======== DATA PROVIDED ========

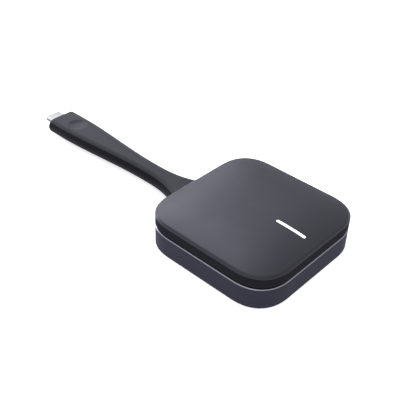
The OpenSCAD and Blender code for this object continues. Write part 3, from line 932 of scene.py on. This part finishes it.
class CASTBUTTON_OT_inner_finishes(bpy.types.Operator):
    """Finishes of the inner frame, board, switch, screws and plug inserts"""
    bl_idname = "castbutton.inner_finishes"
    bl_label = "Inner finishes"

    def execute(self, context):
        dress_nodes(moulded_plain("glass filled nylon frame", "#0c0c0e", 0.55, 0.7),
                    "mid_frame", "cap_carrier", "switch_body")
        dress_nodes(moulded_plain("liquid crystal polymer", "#17171a", 0.4, 0.55),
                    "usb_insulator")
        dress_nodes(solder_mask("green solder mask"), "main_board", "plug_board")
        dress_nodes(moulded_plain("moulded epoxy", "#232327", 0.5, 0.65),
                    "processor_chip", "memory_chips", "marker_chip")
        dress_nodes(plated_metal("tin plated steel can", "#b9bbbf", 0.25, 0.4),
                    "shield_can", "radio_module", "crystal", "switch_cover", "cable_clamp",
                    "crimp_ferrule")
        dress_nodes(moulded_plain("fired ceramic", "#b49a72", 0.5, 0.7, 0.5),
                    "antennas", "passive_parts")
        dress_nodes(moulded_plain("phosphor resin", "#f0e9c4", 0.2, 0.35), "status_leds")
        dress_nodes(plated_metal("rolled aluminium", "#b4b6b9", 0.3, 0.42), "heat_spreader")
        dress_nodes(moulded_plain("filled silicone", "#8fa7b8", 0.6, 0.75), "thermal_pad")
        dress_nodes(moulded_plain("natural nylon", "#e0dbcd", 0.45, 0.6),
                    "switch_plunger", "board_socket", "cable_connector")
        dress_nodes(moulded_plain("polyethylene inner mould", "#d6d6d2", 0.45, 0.6),
                    "plug_core")
        dress_nodes(plated_metal("zinc plated steel", "#a6a8ad", 0.28, 0.42),
                    "case_screws", "clamp_screws", "carrier_screws", "retaining_screws")
        dress_nodes(drawn_steel("drawn latch steel", "#b0b2b6", 0.25, 0.38), "usb_latches")
        dress_nodes(moulded_clear("clear acrylic", "#eef4f6"), "light_pipe")
        dress_nodes(plated_metal("gold plated contacts", "#e2bd62", 0.18, 0.3, 0.2),
                    "usb_contacts")
        return {"FINISHED"}


# ---------- stage ----------

class StageSizes(bpy.types.PropertyGroup):
    """Place and lens of the camera"""
    azimuth: FloatProperty(name="Azimuth", default=41.93,
                           description="Camera's azimuth in degrees")
    elevation: FloatProperty(name="Elevation", default=36.76,
                             description="Camera's elevation in degrees")
    roll: FloatProperty(name="Roll", default=1.863, description="Camera's roll in degrees")
    distance: length("Distance", 273.87 * MM, "From the camera to the aim point")
    lens: FloatProperty(name="Lens", default=63.2, description="Focal length in millimetres")


# The point that the camera looks at
AIM = Vector((-21.09, -6.81, 12.48)) * MM
# Cool white of the soft boxes
BOX_TINT = "#ebebff"


def soft_box(name, place, target, width, height, watts):
    """A rectangular area light that faces its target"""
    light = bpy.data.lights.new(name, "AREA")
    light.shape = "RECTANGLE"
    light.size, light.size_y = width, height
    light.energy = watts
    light.color = linear(BOX_TINT)
    lamp = bpy.data.objects.new(name, light)
    bpy.context.collection.objects.link(lamp)
    lamp.location = place
    direction = Vector(target) - Vector(place)
    lamp.rotation_euler = direction.to_track_quat("-Z", "Y").to_euler()
    return lamp


class CASTBUTTON_OT_stage(bpy.types.Operator):
    """Floor, soft lights and the camera"""
    bl_idname = "castbutton.stage"
    bl_label = "Stage"

    def execute(self, context):
        stage = context.scene.stage_sizes
        a, e = math.radians(stage.azimuth), math.radians(stage.elevation)
        back = Vector((math.sin(a) * math.cos(e), -math.cos(a) * math.cos(e), math.sin(e)))
        camera = bpy.data.objects.new("camera", bpy.data.cameras.new("camera"))
        context.collection.objects.link(camera)
        camera.data.lens = stage.lens
        camera.data.clip_start = 0.01
        camera.location = AIM + back * stage.distance
        facing = (-back).to_track_quat("-Z", "Y").to_matrix()
        turn = Matrix.Rotation(math.radians(stage.roll), 3, "Z")
        camera.rotation_euler = (facing @ turn).to_euler()
        context.scene.camera = camera

        start()
        bpy.ops.mesh.primitive_plane_add(size=6, location=(0, 0, 0))
        floor = context.object
        floor.name = "floor"
        dress(floor, studio_floor("opal acrylic table"))

        puck = (0, 0, 0.01)
        soft_box("key", (-0.48, 0.18, 0.43), puck, 0.5, 0.36, 3.3)
        soft_box("over", (0.0, -0.25, 0.65), puck, 0.8, 0.8, 1.4)
        soft_box("strip", (-0.6, -0.1, 0.12), puck, 0.08, 0.3, 1.2)
        world = bpy.data.worlds.new("studio")
        world.use_nodes = True
        surround = world.node_tree.nodes["Background"].inputs
        surround["Color"].default_value = rgba(linear("#f3f3fd"))
        surround["Strength"].default_value = 0.85
        context.scene.world = world
        context.scene.view_settings.view_transform = "Standard"
        return {"FINISHED"}


# ---------- panel and registration ----------

OPERATORS = (CASTBUTTON_OT_stage, CASTBUTTON_OT_case_shell, CASTBUTTON_OT_foot,
             CASTBUTTON_OT_press_cap, CASTBUTTON_OT_tail_strap, CASTBUTTON_OT_cable_lead,
             CASTBUTTON_OT_plug_sleeve, CASTBUTTON_OT_coil_springs,
             CASTBUTTON_OT_inner_finishes)
GROUPS = (("puck_sizes", PuckSizes), ("tail_sizes", TailSizes),
          ("inner_sizes", InnerSizes), ("finishes", Finishes),
          ("stage_sizes", StageSizes))


class CASTBUTTON_PT_panel(bpy.types.Panel):
    """Lists the pieces and their sizes"""
    bl_idname = "CASTBUTTON_PT_panel"
    bl_label = "Casting button"
    bl_space_type = "VIEW_3D"
    bl_region_type = "UI"
    bl_category = "Casting button"

    def draw(self, context):
        for operator in OPERATORS:
            self.layout.operator(operator.bl_idname)
        for name, group in GROUPS:
            box = self.layout.box()
            for key in group.__annotations__:
                box.prop(getattr(context.scene, name), key)


def register():
    """Registers the classes and hangs the sizes on the scene"""
    for name, group in GROUPS:
        bpy.utils.register_class(group)
        setattr(bpy.types.Scene, name, PointerProperty(type=group))
    for operator in OPERATORS:
        bpy.utils.register_class(operator)
    bpy.utils.register_class(CASTBUTTON_PT_panel)


def unregister():
    """Takes everything back off"""
    bpy.utils.unregister_class(CASTBUTTON_PT_panel)
    for operator in reversed(OPERATORS):
        bpy.utils.unregister_class(operator)
    for name, group in reversed(GROUPS):
        delattr(bpy.types.Scene, name)
        bpy.utils.unregister_class(group)


def main():
    """Builds every piece in order"""
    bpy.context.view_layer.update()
    register()
    bpy.ops.castbutton.stage()
    bpy.ops.castbutton.case_shell()
    bpy.ops.castbutton.foot()
    bpy.ops.castbutton.press_cap()
    bpy.ops.castbutton.tail_strap()
    bpy.ops.castbutton.cable_lead()
    bpy.ops.castbutton.plug_sleeve()
    bpy.ops.castbutton.coil_springs()
    bpy.ops.castbutton.inner_finishes()


if __name__ == "__main__":
    main()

========

**STATED TASK**
Print from the line containing "bpy.context.view_layer.update()" to the last line above, exactly as written.

**TASK SOLUTION**
    bpy.context.view_layer.update()
    register()
    bpy.ops.castbutton.stage()
    bpy.ops.castbutton.case_shell()
    bpy.ops.castbutton.foot()
    bpy.ops.castbutton.press_cap()
    bpy.ops.castbutton.tail_strap()
    bpy.ops.castbutton.cable_lead()
    bpy.ops.castbutton.plug_sleeve()
    bpy.ops.castbutton.coil_springs()
    bpy.ops.castbutton.inner_finishes()


if __name__ == "__main__":
    main()